Last October, another water main blows. On the same wall. At the same time. Rae uses that tone of voice when calling me from
blissful slumber again. The pressure was
so strong, that water is jettisoned in from the wall next to the hot water
heater, and at least six feet into the apartment before losing pressure. Recover y is simple- a lamp had been
diffusing most of the stream by diffusing the spray along its shade. Papasan is wasted, several plush animals had
to be treated, tons of humidifiers. That
whooshing sound for another damn week.
Batik, our paraplegic bunny |
Two weeks ago, it happened again. Same hot water main as the previous two, and
it was along the ceiling. Rae didn’t
even call me. Came in, said my name (it’s
weird when she uses my name; it would jar me from the slumber of death), and
calmly states the ceiling is leaking again.
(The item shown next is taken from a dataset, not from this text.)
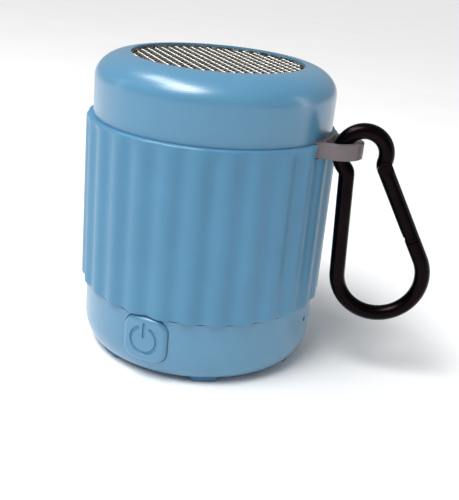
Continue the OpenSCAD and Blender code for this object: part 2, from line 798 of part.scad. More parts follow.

She’s so deadpan, I think it’s a joke.
We caught it early, I suppose, but they still had to replace a chunk of
the ceiling, carpet, piping, all that jazz.
More. Effing. Whooshing.
There is a moral to all of this. We – Rae and I, humans, animals, most living
creatures – have this habit of hoping that everything will simply be better
going forward, without ever doing anything
to ensure that it will be
better. We stayed in the first
residence, when we should have left after the first collapse. Sure, it could never happen again, but why
spend money when there’s going to be that doubt? The same can be said here: for the past four
months, we haven’t even used 160 square feet of our apartment for fear of water
damage, so why keep spending the money? There
really is no point investing in someone else’s problems.
I was once told the definition of insanity is to do the same
thing over and over again, and expect different results. I hope they’ll understand when we leave this
place that I am not as insane as I look.